Out of sorts

Yesterday, I finished reading “Nonfiction” by the American author Chuck Palahniuk.
Palahniuk is probably best known for his book “Fight Club”, a violently nihilistic and entertaining novel about young men fighting to find a meaning in their lives. It didn’t really sell well until it was made into a film starring Brad Pitt and Edward Norton.

Since then he’s written several other novels and various articles in between. Nonfiction is collection of these articles. Some are interesting, some are rather boring. Palahniuk’s style of writing works well with short pieces like “My life as a dog” where he describes a day of walking around Seattle dressed as a Dalmatian (complete with big Papier Mache head), being fondled, beaten, abused and suspected by the people he meets. One of the essays even describes his minimalist ideal of writing by referring to his favourite writer, Amy Hempel. He says that after reading her short story “The Harvest”, ” almost every other book you ever read will suck.”
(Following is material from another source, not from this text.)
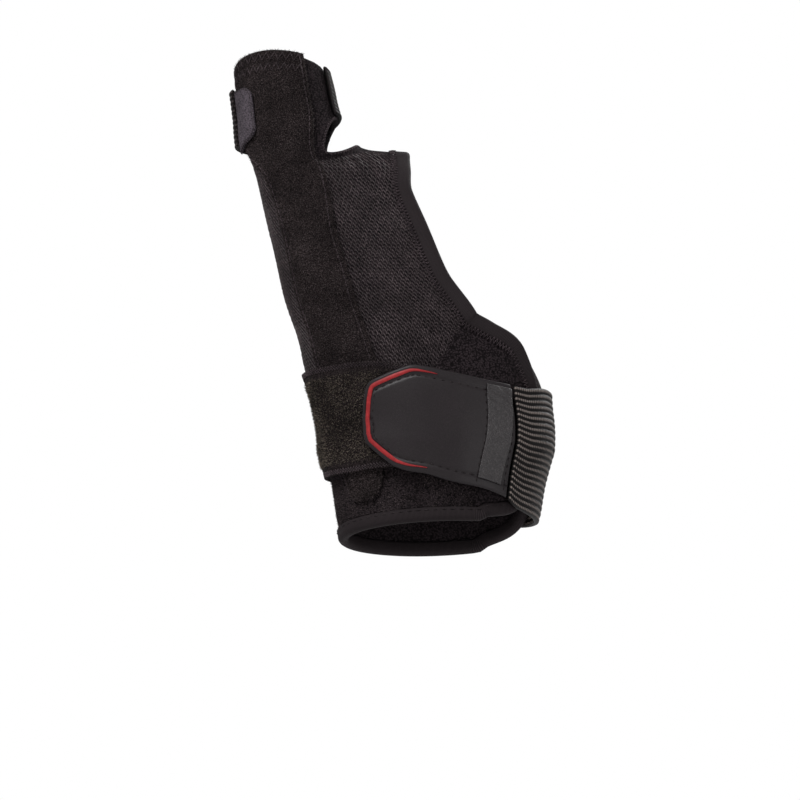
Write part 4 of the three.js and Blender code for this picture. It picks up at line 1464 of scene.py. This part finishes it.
    def _patch_seams(self) -> None:
        """Makes the seam inside the patch's outline and the one across it."""
        sewer = Stitcher(self.maker, self.form)
        threads = []
        outline = self._outline(50.5, 50.5).spaced(0.55)
        base = self._patch_height(outline.angle) + self.layers.patch
        points = outline.at(np.full(len(base), -self.seam_inset * self._inside(outline)), base - 0.12)
        dips = outline.at(np.full(len(base), -self.seam_inset * self._inside(outline)), base - 0.5)
        for k in range(0, len(points) - 4, 5):
            threads.append(np.array([dips[k], points[k + 1], points[k + 2], dips[k + 3]]))
        for top_angle, low_angle in ((63.9, 69.4), (50.0, 51.5)):
            share = np.linspace(0, 1, 60)
            a = low_angle + (top_angle - low_angle) * share
            low, high = self._patch_edges(a)
            z = low + 1.5 + (high - low - 3.0) * share
            trail = Trail(self.form, a, self.form.level_at(a, z)).spaced(0.55)
            height = self._patch_height(trail.angle) + self.layers.patch
            up, down = trail.at(np.zeros(len(height)), height + 0.12), trail.at(np.zeros(len(height)), height - 0.3)
            for k in range(0, len(up) - 4, 5):
                threads.append(np.array([down[k], up[k + 1], up[k + 2], down[k + 3]]))
        sewer.sew("patch_seam", threads, DARK_THREAD, "synthetic_leather", 0.17, 5)

    def _inside(self, trail: Trail) -> float:
        """Returns 1 or -1, so that minus it times the aside direction points into the patch."""
        middle = self.form.over(90.0, float(self.form.level_at(90.0, 4.0)), 6.0)
        return 1.0 if (trail.aside[0] @ (middle - trail.points[0])) < 0 else -1.0

    def _piping(self) -> None:
        """Makes the red line inside the patch's outline, thin at its ends."""
        trail = self._outline(self.piping_bottom, self.piping_top).spaced(0.8)
        toward = -self._inside(trail)
        base = self._patch_height(trail.angle) + self.layers.patch + 0.05
        run = trail.run
        ends = np.minimum(run, run[-1] - run)
        size = np.clip(0.15 + 0.85 * ends / 14, 0.15, 1)

        def shape(k: int) -> Grid:
            """Returns the line's profile at a stop."""
            wide = self.piping_width * float(size[k])
            near = self.piping_inset + (self.piping_width - wide) / 2
            low = float(base[k])
            side = np.array([near, near, near + 0.15, near + wide / 2, near + wide - 0.15, near + wide, near + wide])
            tall = np.array([low - 0.3, low + 0.12, low + 0.22, low + 0.27, low + 0.22, low + 0.12, low - 0.3])
            return np.stack([toward * side, tall], 1)

        made = trail.tube(self.maker, "patch_red_line", shape)
        self.maker.finish(made, RED_TRIM, "red_trim", ("patch_piping",))

    def _strip(self) -> None:
        """Makes the grained strip across the patch's wide end, with creases at its upper end."""
        share = np.linspace(0, 1, 61)[:, None]
        across = np.linspace(0, 1, 141)[None, :]
        angle = self.strip_from + (self.strip_to - self.strip_from) * share + self.strip_lean * (1 - 2 * across)
        low, high = self._patch_edges(angle)
        z = low + self.strip_below + (high - low - self.strip_above - self.strip_below) * across
        base = self._patch_height(angle) + self.layers.patch + 0.02
        layer = Layer(self.form, angle, self.form.level_at(angle, z), base, self.layers.trim, 0.5)
        u, v = np.moveaxis(layer.coordinates(), -1, 0)
        top = np.exp(-(((v / v.max() - 0.9) / 0.14) ** 2))
        creases = 0.2 * top * np.sin(v * 2.0 + u * 0.9 + 0.8 * np.sin(u * 0.7)) + 0.12 * smooth_noise(u, v, 2.4, 6)
        made = layer.build(self.maker, "patch_grain_strip", creases)
        self.maker.finish(made, GRAIN_LEATHER, "synthetic_leather", ("grain_strip",))


@dataclass
class Studio:
    """The camera, the lights, the pale floor and the white surroundings."""

    distance: float = 2.0
    elevation: float = -10.0
    frame_width: float = 0.288
    centre: tuple[float, float] = (-0.0126, 0.018)
    floor_drop: float = 0.45

    def build(self) -> None:
        """Builds the studio."""
        self._camera()
        self._lights()
        self._floor()

    def _camera(self) -> None:
        """Makes the camera at the photo's angle."""
        lens = bpy.data.cameras.new("view")
        lens.sensor_width = 36.0
        lens.lens = 36.0 * self.distance / self.frame_width
        lens.clip_start = 0.05
        lens.clip_end = 20.0
        camera = bpy.data.objects.new("view", lens)
        tilt = math.radians(self.elevation)
        forward = np.array([0.0, math.cos(tilt), -math.sin(tilt)])
        up = np.array([0.0, math.sin(tilt), math.cos(tilt)])
        target = np.array([self.centre[0], 0.0, 0.0]) + up * self.centre[1]
        camera.location = target - forward * self.distance
        camera.rotation_euler = (math.pi / 2 - tilt, 0.0, 0.0)
        bpy.context.scene.collection.objects.link(camera)
        bpy.context.scene.camera = camera

    def _lights(self) -> None:
        """Makes soft lights and a white world."""
        scene = bpy.context.scene
        world = bpy.data.worlds.new("studio")
        world.use_nodes = True
        world.node_tree.nodes["Background"].inputs["Color"].default_value = (1, 1, 1, 1)
        world.node_tree.nodes["Background"].inputs["Strength"].default_value = 1.0
        scene.world = world
        scene.view_settings.view_transform = "Standard"
        for name, place, size, power in (
            ("key", (-0.5, -0.75, 0.8), 0.3, 26.0),
            ("fill", (0.8, -0.8, 0.0), 0.6, 5.0),
            ("rim", (0.5, 0.6, 0.7), 0.5, 10.0),
        ):
            light = bpy.data.lights.new(name, "AREA")
            light.energy, light.size = power, size
            lamp = bpy.data.objects.new(name, light)
            lamp.location = place
            lamp.rotation_euler = (Vector((-0.01, 0, 0.04)) - Vector(place)).to_track_quat("-Z", "Y").to_euler()
            scene.collection.objects.link(lamp)

    def _floor(self) -> None:
        """Makes the wide pale floor below the splint."""
        count, radius = 96, 6.0
        turn = np.linspace(0, 2 * math.pi, count, endpoint=False)
        rim = np.stack([radius * np.cos(turn), radius * np.sin(turn), np.full(count, -self.floor_drop)], 1)
        data = bpy.data.meshes.new("floor")
        data.from_pydata(rim.tolist(), [], [list(range(count))])
        floor = bpy.data.objects.new("floor", data)
        floor.data.materials.append(FLOOR_PAINT.material())
        bpy.context.scene.collection.objects.link(floor)


def main() -> None:
    """Builds the splint and its studio in order."""
    logging.basicConfig(level=logging.INFO, format="%(name)s: %(message)s")
    form, maker, layers = WornForm(), Maker(), Layers()
    Studio().build()
    MeshWrap(form, maker, layers).build()
    StayPocket(form, maker, layers).build()
    Bands(form, maker, layers).build()


if __name__ == "__main__":
    main()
I’ll let you judge for yourselves (don’t worry – being minimalist, it’s not very long).

This exact ideal of minimalist, compact writing makes most of his longer articles lose a lot of their punch, which is unfortunate as he does have some good stories to tell. He writes about how he’s always taking notes, constantly adding to his catalogue of stories until he has to vent some of it by writing the stories into a book.
This constantly awareness and notetaking (mentally or on paper) is also a defining element of the anthropological fieldwork. But where the professional fieldworker tend to focus her awareness on a specific scientific object, an author like Palahniuk just look for things that interests him, that might contain a story worth telling.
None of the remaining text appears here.